- [What you should do]: Quote, please, the line with "Keep writing the", the line with "bm: The bmesh. It is freed.", and every line between them, exactly and with nothing else.

◆ ◆ ◆

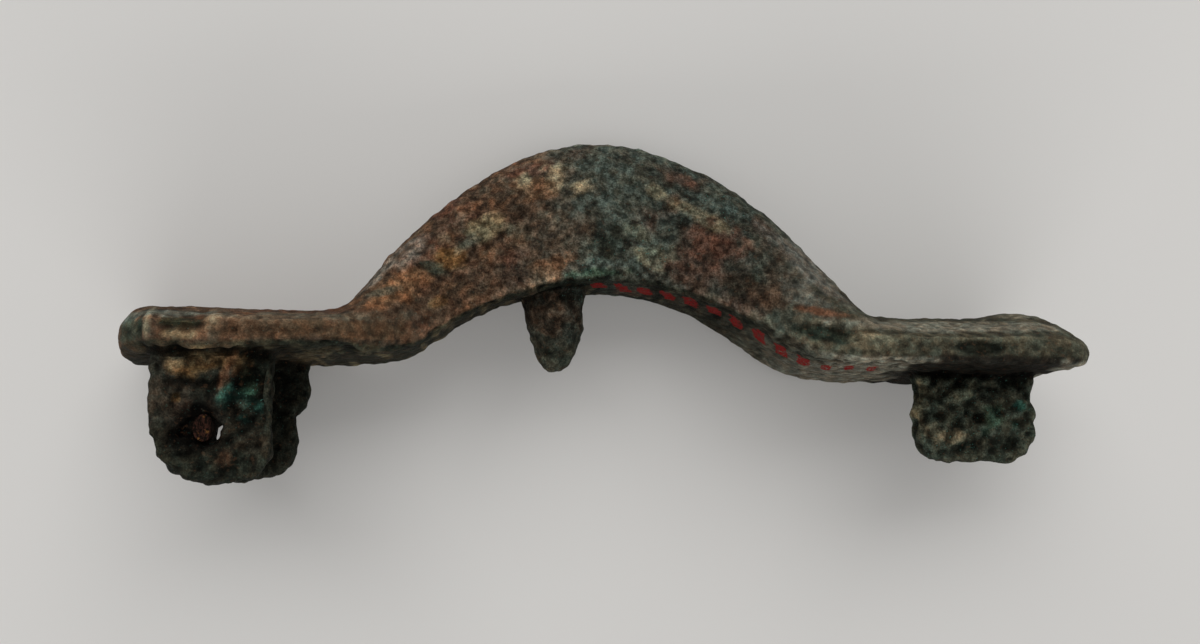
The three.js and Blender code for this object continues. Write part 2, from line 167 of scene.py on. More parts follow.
# Dents and swellings seen from the near side: x, z, reach along, reach across, turn, height
FLANK_RELIEF = [
    (-30.1, -2.0, 1.6, 0.60, 0, -0.25),
    (-29.7, -3.0, 1.4, 0.45, 0, 0.12),
    (-28.0, -2.0, 0.6, 0.60, 0, 0.18),
    (-16.5, 3.9, 0.5, 0.50, 0, 0.25),
    (-10.2, 4.9, 2.2, 1.20, 35, -0.22),
    (-8.9, 6.1, 1.2, 0.80, 25, 0.12),
    (-7.0, 8.0, 1.2, 1.20, 10, -0.15),
    (0.4, 5.1, 1.5, 1.20, -15, -0.2),
    (6.1, 8.0, 3.4, 0.60, -32, 0.15),
    (4.7, 6.1, 1.2, 0.90, -20, -0.18),
    (8.5, 4.8, 2.2, 1.80, -40, 0.12),
    (10.3, 1.7, 1.4, 1.00, -35, -0.2),
    (16.1, -2.0, 2.2, 0.55, -12, -0.3),
    (19.0, -2.7, 1.7, 0.50, -3, 0.16),
    (27.3, -3.0, 1.7, 0.45, 0, -0.22),
    (24.0, -1.95, 5.5, 0.30, 0, -0.10),
    (-19.0, -3.2, 4.0, 0.30, 0, -0.12),
]
LUG_RELIEF = [
    (-25.7, -6.8, 1.5, 2.30, 0, -0.75),
    (-27.3, -5.6, 0.4, 1.50, -14, 0.3),
    (-30.9, -6.6, 1.5, 2.20, 0, 0.3),
    (-28.6, -4.5, 2.6, 1.10, 0, 0.55),
    (-31.4, -4.4, 1.0, 1.20, 0, 0.35),
    (-26.6, -11.2, 2.0, 0.90, 0, 0.15),
    (-24.6, -9.6, 0.7, 2.00, 0, 0.15),
]
CATCH_RELIEF = [
    (28.2, -6.0, 1.0, 0.45, 15, 0.3),
    (29.2, -5.0, 0.5, 0.40, 0, 0.25),
    (25.1, -4.7, 0.5, 0.50, 40, 0.25),
    (27.3, -9.2, 1.2, 0.70, 0, 0.25),
    (29.7, -7.8, 0.5, 0.40, 0, -0.6),
    (26.5, -7.7, 0.5, 0.40, 0, -0.35),
    (31.0, -8.3, 1.1, 0.80, 0, 0.2),
    (25.0, -7.0, 0.8, 1.20, 0, -0.2),
]
# Bites and lumps of the outline: x, y, z, reach, height
EDGE_RELIEF = [
    (34.4, -0.8, -5.9, 0.7, -0.55),
    (34.4, -0.8, -7.3, 0.6, 0.3),
    (34.3, -0.8, -8.6, 0.5, -0.2),
    (24.4, -0.8, -5.8, 0.8, -0.4),
    (24.5, -0.8, -7.2, 0.6, 0.35),
    (24.5, -0.8, -8.4, 0.5, -0.15),
    (34.4, -0.8, -4.6, 0.5, 0.15),
    (-32.4, -4.2, -8.2, 0.8, 0.15),
    (-32.3, -4.2, -10.2, 0.9, -0.2),
    (-23.2, 3.8, -7.7, 0.8, -0.3),
    (-23.4, 3.8, -9.6, 0.7, 0.2),
    (-13.5, -4.4, -3.0, 0.8, 0.2),
    (-11.0, -4.2, -1.1, 0.7, -0.2),
    (-16.5, -4.8, -3.7, 0.9, 0.2),
    (-19.5, -5.5, -3.7, 1.0, -0.15),
    (-33.9, -4.2, -0.6, 1.2, 0.3),
    (-33.4, -5.0, -3.6, 1.0, 0.4),
    (-31.2, -3.0, -0.1, 0.6, -0.2),
]

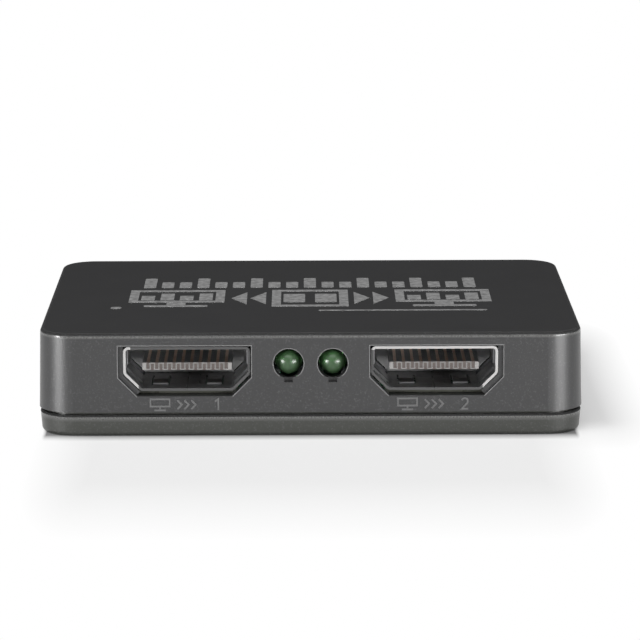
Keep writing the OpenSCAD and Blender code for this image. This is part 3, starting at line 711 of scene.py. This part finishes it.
def mesh_of(name: str, bm: Draft) -> bpy.types.Mesh:
    """Makes a mesh of a finished bmesh, with its faces pointing outwards.

    Args:
        name: The mesh's name.
        bm: The bmesh. It is freed.

    Returns:
        The mesh.
    """
    bmesh.ops.recalc_face_normals(bm, faces=bm.faces)
    mesh = bpy.data.meshes.new(name)
    bm.to_mesh(mesh)
    bm.free()
    return mesh


def put(name: str, data: bpy.types.ID) -> bpy.types.Object:
    """Puts an object into the scene.

    Args:
        name: The object's name.
        data: Its mesh, lamp or camera.

    Returns:
        The object.
    """
    made = bpy.data.objects.new(name, data)
    bpy.context.scene.collection.objects.link(made)
    return made


@dataclass
class Assembly:
    """What every sub-assembly of the splitter shares: dressing CAD nodes and adding pieces."""

    paints: Paints

    def nodes(self) -> dict[str, Slot]:
        """Names the assembly's CAD nodes with the slot of each."""
        raise NotImplementedError

    def dress(self) -> None:
        """Gives each of the assembly's CAD nodes its finish."""
        for name, slot in self.nodes().items():
            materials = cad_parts[name].data.materials
            for i in range(len(materials)):
                materials[i] = self.paints.of(slot)
            LOG.info("%s is dressed in %s", name, slot.value)

    def add_piece(self, name: str, bm: Draft, slot: Slot, finish: Slot | Extra) -> None:
        """Makes a piece of a finished bmesh and lets it ride on the body.

        Args:
            name: The piece's name.
            bm: Its mesh, in place. It is freed.
            slot: The record's slot that it belongs to. It is not used.
            finish: What it is dressed in.
        """
        mesh = mesh_of(name, bm)
        mesh.materials.append(self.paints.of(finish))
        piece = put(name, mesh)
        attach(piece, "root")
        LOG.info("%s has %d faces", name, len(mesh.polygons))


def round_off(bm: Draft, geom: list, affect: str, radius: float, steps: int) -> None:
    """Rounds corners or edges.

    Args:
        bm: The bmesh.
        geom: The vertices or edges.
        affect: VERTICES or EDGES.
        radius: The radius of the rounding.
        steps: How many faces it has.
    """
    bmesh.ops.bevel(
        bm, geom=geom, affect=affect, offset=radius, offset_type="OFFSET",
        segments=steps, profile=0.5, material=-1,
    )


def raise_faces(bm: Draft, faces: list[bmesh.types.BMFace], rise: Vector) -> None:
    """Extrudes faces into a solid.

    Args:
        bm: The bmesh.
        faces: The faces.
        rise: How far they move, and which way.
    """
    raised = bmesh.ops.extrude_face_region(bm, geom=faces)["geom"]
    bmesh.ops.translate(bm, verts=[v for v in raised if isinstance(v, bmesh.types.BMVert)], vec=rise)


@dataclass(frozen=True)
class Line:
    """A flat line of even width, drawn in a plane and raised from it."""

    width: float
    thickness: float
    plane: Matrix

    def draw(self, bm: Draft, points: list[Point], closed: bool = False) -> None:
        """Draws the line through points, mitred where it turns.

        Args:
            bm: The bmesh that it joins.
            points: Where it runs, in the plane's X and Y.
            closed: Whether its end joins its start.
        """
        path = [Vector(p) for p in points]
        last = len(path) - 1
        rails = []
        for i, here in enumerate(path):
            before = path[i - 1] if closed or i > 0 else 2 * here - path[1]
            after = path[(i + 1) % len(path)] if closed or i < last else 2 * here - path[i - 1]
            into, out = (here - before).normalized(), (after - here).normalized()
            across = (into + out).normalized().orthogonal()
            half = self.width / 2 / abs(across.dot(into.orthogonal()))
            ends = [here + side * half * across for side in (1, -1)]
            rails.append([bm.verts.new(self.plane @ Vector((*end, 0.0))) for end in ends])
        pairs = zip(rails, rails[1:] + rails[:1] if closed else rails[1:])
        faces = [bm.faces.new((a[0], a[1], b[1], b[0])) for a, b in pairs]
        raise_faces(bm, faces, self.plane.to_3x3() @ Vector((0, 0, self.thickness)))

    def draw_frame(self, bm: Draft, width: float, depth: float) -> None:
        """Draws a rectangle about the plane's origin.

        Args:
            bm: The bmesh that it joins.
            width: Its outer width.
            depth: Its outer depth.
        """
        across, up = (width - self.width) / 2, (depth - self.width) / 2
        self.draw(bm, [(-across, -up), (across, -up), (across, up), (-across, up)], closed=True)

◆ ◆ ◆

- [Final result]:
Keep writing the OpenSCAD and Blender code for this image. This is part 3, starting at line 711 of scene.py. This part finishes it.
def mesh_of(name: str, bm: Draft) -> bpy.types.Mesh:
    """Makes a mesh of a finished bmesh, with its faces pointing outwards.

    Args:
        name: The mesh's name.
        bm: The bmesh. It is freed.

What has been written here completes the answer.